Exercise brief:
Output every line below without omitting or altering anything.
==*==
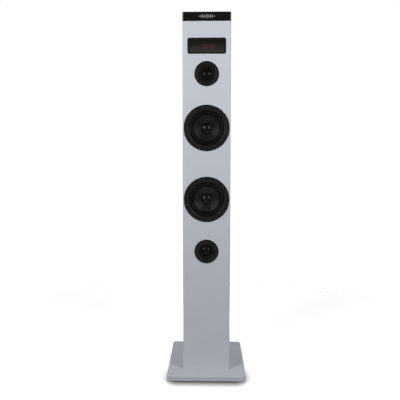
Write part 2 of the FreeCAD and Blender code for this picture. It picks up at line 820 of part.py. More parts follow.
def make_spider(z):
    """A thin corrugated disc between the voice coil and the basket's shelf."""
    t, collar = spider_sheet, 1.5
    inner, outer = former_outer + moving_gap, spider_shelf_inner + 0.5
    first = inner + collar
    step = (outer - first) / (2 * spider_waves)
    front_side, back_side = [(inner, spider_deep), (first, spider_deep)], []
    for i in range(2 * spider_waves):
        start = first + i * step
        crest = spider_deep + (spider_wave_height if i % 2 == 0 else -spider_wave_height) / 2
        front_side.append((start + step / 2, crest, start + step, spider_deep))
        back_side.insert(0, (start + step / 2, crest + t, start, spider_deep + t))
    rim = [(spider_outer, spider_deep), (spider_outer, spider_deep + t), (outer, spider_deep + t)]
    return lathe(front_side + rim + back_side + [(inner, spider_deep + t)], z)


def make_magnet(z):
    return disc(magnet_radius, winding_outer + magnetic_gap + 3.0, magnet_front, magnet_thickness, z)


def make_motor_steel(z):
    hole, pole = winding_outer + magnetic_gap, coil_radius - magnetic_gap
    top_plate = disc(plate_radius, hole, top_plate_front, plate_thickness, z)
    back_plate = disc(magnet_radius - 3.0, 0.0, magnet_rear, plate_thickness, z)
    pole_piece = disc(pole, 0.0, top_plate_front, magnet_rear - top_plate_front, z)
    return group([top_plate, fuse(back_plate, pole_piece)])


for name, z in woofers.items():
    parts[name + "_trim_ring"] = make_woofer_trim(z)
    parts[name + "_basket"] = make_woofer_basket(name, z)
    parts[name + "_surround"] = make_surround(z)
    parts[name + "_cone"] = make_cone(z)
    parts[name + "_dust_cap"] = make_dust_cap(z)
    parts[name + "_voice_coil"] = make_voice_coil(z)
    parts[name + "_spider"] = make_spider(z)
    parts[name + "_magnet"] = make_magnet(z)
    parts[name + "_motor_steel"] = make_motor_steel(z)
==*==
Response:
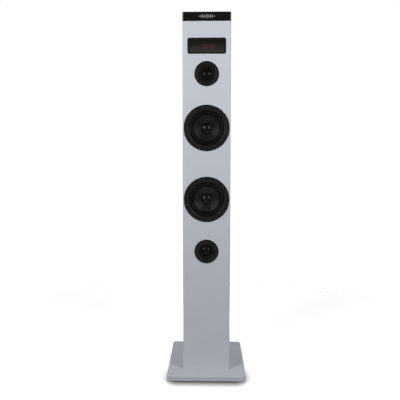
Write part 2 of the FreeCAD and Blender code for this picture. It picks up at line 820 of part.py. More parts follow.
def make_spider(z):
    """A thin corrugated disc between the voice coil and the basket's shelf."""
    t, collar = spider_sheet, 1.5
    inner, outer = former_outer + moving_gap, spider_shelf_inner + 0.5
    first = inner + collar
    step = (outer - first) / (2 * spider_waves)
    front_side, back_side = [(inner, spider_deep), (first, spider_deep)], []
    for i in range(2 * spider_waves):
        start = first + i * step
        crest = spider_deep + (spider_wave_height if i % 2 == 0 else -spider_wave_height) / 2
        front_side.append((start + step / 2, crest, start + step, spider_deep))
        back_side.insert(0, (start + step / 2, crest + t, start, spider_deep + t))
    rim = [(spider_outer, spider_deep), (spider_outer, spider_deep + t), (outer, spider_deep + t)]
    return lathe(front_side + rim + back_side + [(inner, spider_deep + t)], z)


def make_magnet(z):
    return disc(magnet_radius, winding_outer + magnetic_gap + 3.0, magnet_front, magnet_thickness, z)


def make_motor_steel(z):
    hole, pole = winding_outer + magnetic_gap, coil_radius - magnetic_gap
    top_plate = disc(plate_radius, hole, top_plate_front, plate_thickness, z)
    back_plate = disc(magnet_radius - 3.0, 0.0, magnet_rear, plate_thickness, z)
    pole_piece = disc(pole, 0.0, top_plate_front, magnet_rear - top_plate_front, z)
    return group([top_plate, fuse(back_plate, pole_piece)])


for name, z in woofers.items():
    parts[name + "_trim_ring"] = make_woofer_trim(z)
    parts[name + "_basket"] = make_woofer_basket(name, z)
    parts[name + "_surround"] = make_surround(z)
    parts[name + "_cone"] = make_cone(z)
    parts[name + "_dust_cap"] = make_dust_cap(z)
    parts[name + "_voice_coil"] = make_voice_coil(z)
    parts[name + "_spider"] = make_spider(z)
    parts[name + "_magnet"] = make_magnet(z)
    parts[name + "_motor_steel"] = make_motor_steel(z)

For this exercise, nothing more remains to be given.